On 1/22/2016 11:27 AM, Phillip Hallam-Baker wrote:
On Fri, Jan 22, 2016 at 1:59 PM, Joe Touch <touch(_at_)isi(_dot_)edu> wrote:

That's fine, but that then argues that it legitimately a separate
namespace, defined only in the context of HTTP.

There should be no issue at all with collisions between that namespace
and port/SRV names. port/SRV names are the entire stack to the user
above IETF transport.

If we were designing from a clean slate, sure. Having XXX mean
different things at different layers of the stack isn't a problem.

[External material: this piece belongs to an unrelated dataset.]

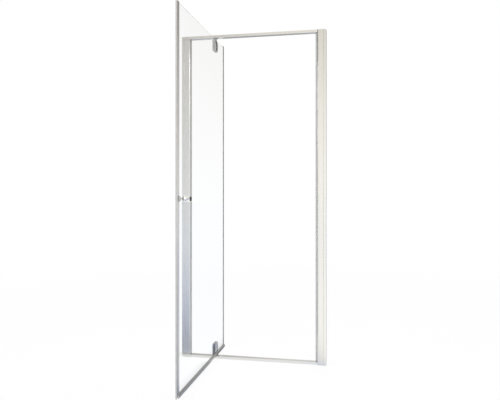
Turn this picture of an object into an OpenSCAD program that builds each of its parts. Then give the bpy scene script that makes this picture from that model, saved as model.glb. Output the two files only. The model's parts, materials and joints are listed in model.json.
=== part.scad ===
// Pivot shower door for a recess: a closed aluminium frame with one glass leaf.
// The origin is the middle of the frame's width and depth, on the underside of the sill.
// X runs along the frame, Y from outside to inside, Z up. The leaf is shown open by a quarter turn.

/* [Frame] */
// Width over both wall channels, pushed fully together
frame_w = 860; // [760:5:960]
// Height
frame_h = 1900; // [1700:5:2050]
// Width of one side, wall channel and stile together
side_w = 50; // [48:1:58]
// Depth of stiles and wall channels
stile_depth = 32; // [30:1:38]
// Wall of the stiles
stile_wall = 1.8; // [1.5:0.1:2.2]
// Radius of the stiles' edges towards the doorway
stile_edge_r = 5; // [3:0.5:6]
// Thickness of the stiles' end caps
stile_cap_t = 3; // [2:0.5:4]
// Depth of the rails
rail_depth = 26; // [24:1:28]
// Height of the head rail
head_h = 16; // [14:0.5:20]
// Height of the sill rail
sill_h = 15; // [14:0.5:18]
// Wall of the rails
rail_wall = 1.5; // [1.2:0.1:2]

/* [Wall channels] */
// Width of the channel's flanges
channel_w = 15; // [14.5:0.5:18]
// Wall of the channel
channel_wall = 1.6; // [1.4:0.1:1.8]
// Gap between channel and stile
channel_gap = 0.3; // [0.2:0.05:0.4]
// How far each channel can be drawn out to meet its wall
channel_travel = 7; // [5:0.5:7]
// Radius of the holes for wall screws
wall_hole_r = 2.75; // [2:0.25:3.25]
// Distance between the outer two wall screws
wall_holes_outer = 1600; // [1300:10:1650]
// Distance between the inner two wall screws
wall_holes_inner = 600; // [300:10:900]
// Distance between neighbouring locking screws
lock_pitch = 700; // [400:10:750]
// Radius of the locking screws
lock_r = 1.75; // [1.5:0.25:2]

/* [Leaf] */
// Distance from the hinge stile to the pivot axis
pivot_inset = 154.5; // [120:0.5:200]
// Distance from the pivot axis to the middle of the glass
glass_offset = 4; // [3.5:0.25:4.5]
// Thickness of the glass
glass_t = 6; // [5:0.5:6]
// Gap between the short edge of the closed leaf and the hinge stile
pivot_edge_gap = 4; // [4:0.5:6]
// Gap between the magnets of the closed door
magnet_gap = 1; // [0.5:0.25:2]
// Gap between the glass and the head rail
top_gap = 11; // [10:0.5:14]
// Height of the glass's lower edge over the sill
bottom_gap = 10; // [9.5:0.5:12]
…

But this problem is difficult precisely because the response to the
port shortage has been addressed piecemeal and gradually as a result
of a series of individual initiatives rather than through a top-down
directive.

I don't see how this is related to port shortage per se. It is clearly
related to the issue of layer - i.e., that transport service names
describe the entire stack from layer 5-7, but some systems want to split
those out.

However, that cat is already out of the bag for URIs - again, "scheme"
includes some port/SRV names, but has other names as well, and there's
no attempt to merge *that* registry with port/SRV names.

.well-known is even less justified in merging registries.

I can design a protocol with very clear separation between my protocol
layers but I can't guarantee that anyone else will follow them.
Looking at this thread it looks pretty clear that other people have
different opinions about where they should go.

Agreed; that seems like an open problem. Way too early to recommend
merging all registries at all layers into a single namespace.

I am also rather curious as to where the TXT convention came in.

rfc6763

RFC6335 does not contain the string TXT. 

It points to [DNS-SD], a precursor to rfc6763.

It seems to have evolved. Now
that is something that should have probably have been in a separate
registry.

They were, but the SRV names to which they are linked were deemed
essentially identical to port names. We could have had a separate
registry for each SRV name that used TXT records, but it seemed compact
to include them in the portname/SRV list.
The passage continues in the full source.